First, since the subject is small-town government, it can realistically deal with issues that haven’t been entirely politicized—holding a harvest festival, say, vs. expanding a social-entitlement program—and on which people do not necessarily divide into predictably partisan camps. It’s easier, I think, to be dogmatic and inflexible about broad national issues, some of which only effect you indirectly; when it comes to your hometown, your parks and your neighbors, you want results more than gridlock, and people get more pragmatic in both political directions.

[Speaking of which: I’m curious what people think Leslie’s bigger-picture politics are. We know what she thinks about the issues she deals with, but if she’s a Democrat, for all I know she may be a very non-doctrinaire one. One sad thing about political discussion today is that we tend to label people “liberal” or “conservative” not on the basis of their actual beliefs on issues but in terms of their allies and enemies: if Leslie has a picture of Hillary Clinton, she must be a “liberal,” e.g., though there is much we don’t know about her actual positions. Indiana is a fairly red-to-purple state, after all, and I suspect Leslie might not fit neatly into a political category.]

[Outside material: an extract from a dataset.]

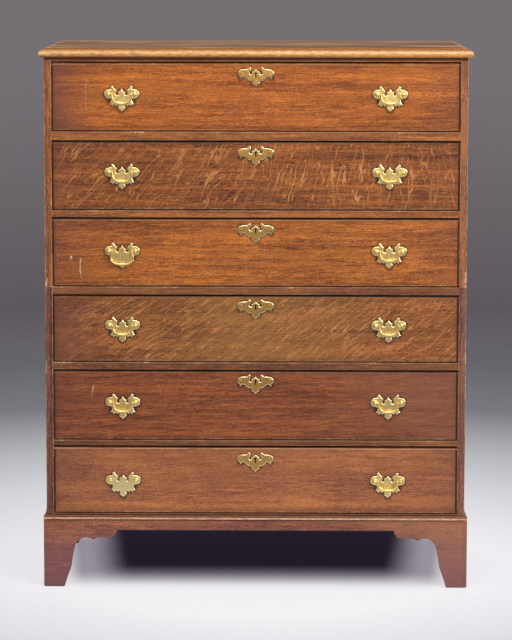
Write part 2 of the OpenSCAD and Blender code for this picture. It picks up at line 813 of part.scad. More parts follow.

Second, the show gives Leslie’s philosophical antithesis just as strong a representative in libertarian department head Ron Swanson. (About which: I grew up in Michigan, not far from fictional Pawnee, and at least from my very anecdotal experience, the idea of a conservative-libertarian public employee is not at all implausible.) In the early episodes, Ron, like Leslie, was drawn more broadly, and he could have been made into an antagonist for her. But instead, he’s become the Ron Effing Swanson we love, and we’ve seen both that he respects Leslie despite their differences, and that his own philosophy of self-reliance—as extreme as it can be—comes from a place of real decency and integrity. And he can back up his DIY ethos: have you seen the man cane a chair?

I also think it helps that the show has resisted the urge to respond too topically to current political events, instead making its comedy more timeless and human. It’s satirized the media through its local news personalities, and the general inanity of politics through its various town forums, but it doesn’t often fall into current-events parable. Even in the election storyline, Leslie faces an opponent who’s the scion of the local candy-tycoon family, but I think you’d have to squint pretty hard to see Newport as a caricature of Mitt Romney.

Another tidbit from the interview that struck me was Schur’s saying—prompted by a question from Ryan—that the show would love to be a kind of comedy version of The Wire. I don’t want to overplay that quote; he doesn’t seem to be inflating the show so much as saying that The Wire is a standard to aspire to, and maybe that Parks would like to create the same kind of broad civic world, within the context of a less realistic network comedy. And Parks, as Ryan says, has a much more optimistic outlook than The Wire.

But it’s interesting to see that in the light of our discussion yesterday of David Simon’s disappointment about The Wire’s reception since it’s gone off the air: that it seems to be remembered more as an entertainment than for its specific view of social institutions and the drug war. It’s pretty plain that The Wire did not change American drug and policing policy, but this is also a little reminder that there’s more than one way for a show to be influential. If a show like The Wire has made a little NBC sitcom slightly more thoughtful about how institutions and communities work—that’s not exactly changing the world, but it’s something to be happy about, anyway.